There is thus a closest connection in time, when time is extended over space as the theory of relativity directs, between cause and effect, depending on their separation in space; from this arises the relativity concept of the causal cone, which in the four dimensional manifold of space-time divides the aggregate of all those events which may be causally related from the aggregate of those which are separated by such a small interval in time and such a large interval in space that communication by light signals and therefore a causal connection is not possible. Given now two events A and B which are related as cause to effect in one system of reference, then they must be causally related also in every other system of reference. For if they were not, we could by definition of causality suppress the event A in one of the systems in which the causal relation does not hold, and this, because of the nature of the concept of event, involves suppressing A in all the systems, thus violating our hypothesis of a causal connection in the original system. The concept of event involved in this argument will be examined later. It appears then, that the fundamental postulate of relativity (that the form of natural laws is the same in all reference systems) demands that the temporal order of events causally connected be the same in all reference systems.
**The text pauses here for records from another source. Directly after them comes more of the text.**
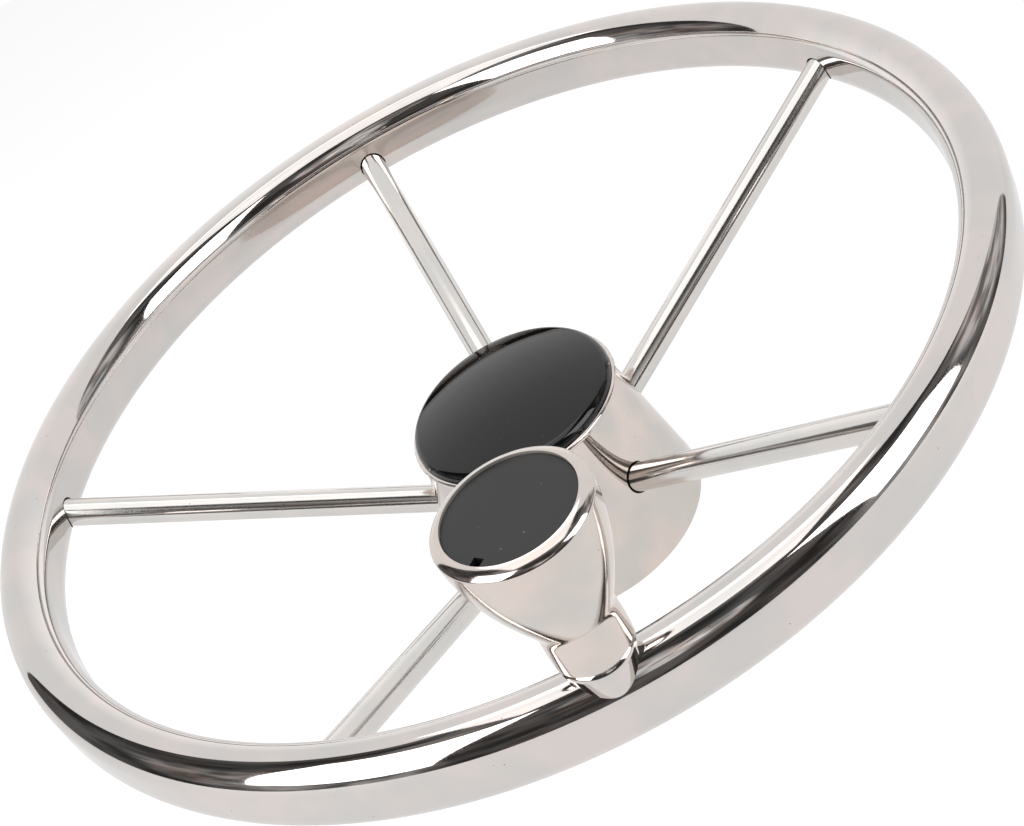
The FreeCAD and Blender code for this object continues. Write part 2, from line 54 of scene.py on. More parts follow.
# %% Sizes that several pieces share
MM = 0.001
RIM_RADIUS = 163.4
RIM_LIFT = 80.0
RIM_HALF_WIDTH = 8.05
RIM_HALF_SIDE = 3.45
RIM_CROWN = 9.2
KNOB_ANGLE = math.radians(266.0)
KNOB_AXIS = (RIM_RADIUS * math.cos(KNOB_ANGLE), RIM_RADIUS * math.sin(KNOB_ANGLE))
SPOKE_COUNT = 5
FIRST_SPOKE_ANGLE = math.radians(18.0)
SPOKE_RADIUS = 4.7
SPOKE_RISE = math.tan(math.radians(22.2))
# The spokes meet the rim's inner side a little below its middle plane
SPOKE_DROP = 5.35
SPOKE_RIM_PLACE = (RIM_RADIUS - RIM_HALF_WIDTH, RIM_LIFT - SPOKE_DROP)
# The wall round the knob's insert, and the height over the rim's middle plane from which it counts
INSERT_SEAT_RADIUS = 17.35
INSERT_SEAT_LOW = 65.0
print("knob axis (mm):", [round(x, 2) for x in KNOB_AXIS])

# %% [markdown]
# The camera stands above and in front of the wheel and is rolled to one side, so the rim runs up to
# the right. Its place, turn and lens were measured by laying the rim, hub and knob over the photograph.
# The small lens shift puts the wheel where the photograph has it in the frame.

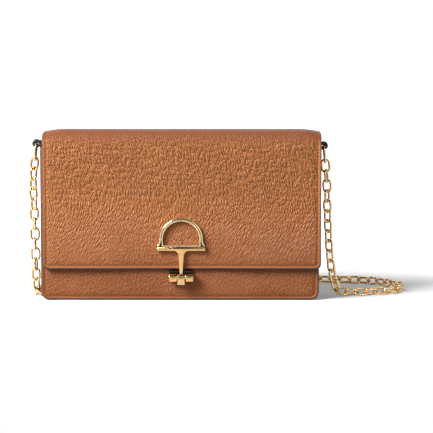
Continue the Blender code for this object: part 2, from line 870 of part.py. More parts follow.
def make_flap():
    shell = make_flap_sheet("flap_shell", 0.0, LEATHER, TAN_LEATHER)
    cut(shell, *POST_BORES, BUTTON_BORE)
    lining = make_flap_sheet(
        "flap_lining", LEATHER + CLEARANCE, FLAP_THICKNESS, LINING_LEATHER
    )
    window = box(
        "clasp_window",
        (
            CLASP_OFFSET - CLASP_PLATE_WIDTH / 2 - CLEARANCE,
            FLAP_FRONT_Y + LEATHER,
            bar_z() - CLASP_PLATE_HEIGHT / 2 - CLEARANCE,
        ),
        (
            CLASP_OFFSET + CLASP_PLATE_WIDTH / 2 + CLEARANCE,
            FLAP_FRONT_Y + FLAP_THICKNESS + BOX_OVERRUN,
            bar_z() + CLASP_PLATE_HEIGHT / 2 + CLEARANCE,
        ),
    )
    cut(lining, helper(window, FLAP_HINGE))


# Clasp


def bar_z():
    return BAR_TOP - BAR_HEIGHT / 2


def post_places():
    return [CLASP_OFFSET + side * POST_SPACING / 2 for side in (-1, 1)]


def make_post_bores():
    """Holes through the flap for the two posts of the clasp, and for the button."""
    ends = (FLAP_FRONT_Y - BOX_OVERRUN, FLAP_FRONT_Y + LEATHER + CLEARANCE / 2)
    bores = []
    for number, x in enumerate(post_places()):
        bore = rod(
            f"post_bore_{number}",
            (x, ends[0], bar_z()),
            (x, ends[1], bar_z()),
            POST_RADIUS + CLEARANCE,
            SMALL_SIDES,
        )
        bores.append(helper(bore, FLAP_HINGE))
    button = rod(
        "button_bore",
        (CLASP_OFFSET, ends[0], button_z()),
        (CLASP_OFFSET, ends[1], button_z()),
        BUTTON_SHANK + CLEARANCE,
        SMALL_SIDES,
    )
    return bores, helper(button, FLAP_HINGE)


def button_z():
    return BAR_TOP + CLEARANCE + RAIL_HEIGHT + BUTTON_RISE


def make_d_bow():
    """The D of the half bit: a round bow on straight legs, with feet that flare out onto
    its bottom rail."""
    low = BAR_TOP + CLEARANCE
    radius = D_WIDTH / 2
    centre = (CLASP_OFFSET, low + D_HEIGHT - radius)
    outer = (
        [
            (CLASP_OFFSET - RAIL_WIDTH / 2, low),
            (CLASP_OFFSET + RAIL_WIDTH / 2, low),
            (CLASP_OFFSET + RAIL_WIDTH / 2, low + RAIL_HEIGHT),
            (CLASP_OFFSET + radius, low + RAIL_HEIGHT + RAIL_FLARE),
        ]
        + arc(centre, radius, 0, 180, D_STEPS)
        + [
            (CLASP_OFFSET - radius, low + RAIL_HEIGHT + RAIL_FLARE),
            (CLASP_OFFSET - RAIL_WIDTH / 2, low + RAIL_HEIGHT),
        ]
    )
    inner = (
        [
            (CLASP_OFFSET - radius + D_BAND, low + RAIL_HEIGHT),
            (CLASP_OFFSET + radius - D_BAND, low + RAIL_HEIGHT),
        ]
        + arc(centre, radius - D_BAND, 0, 180, D_STEPS)
    )
    bow = plate("d_bow", [outer, inner], CLASP_Y, CLASP_FRONT_Y)
    chamfer(bow, D_CHAMFER)
    link(bow, GOLD, FLAP_HINGE)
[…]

The whole universe at this present moment is often supposed to be causally connected with all succeeding states. This means that if we could repeat experience, starting from the same initial conditions, the future course of events would always be found to be the same. The truth of this conviction can never be tested by direct experiment, but it is something at which we arrive by the usual physical process of successive approximation. It is difficult to formulate precisely what we mean by "present" state of the universe, and there is every reason to think that such a formulation is not unique, but the concept contains the necessary implication that none of the events constituting the "present" can be causally connected. The events in distant places which constitute the present must be separated by an interval of time less than time required by light to travel between the two places.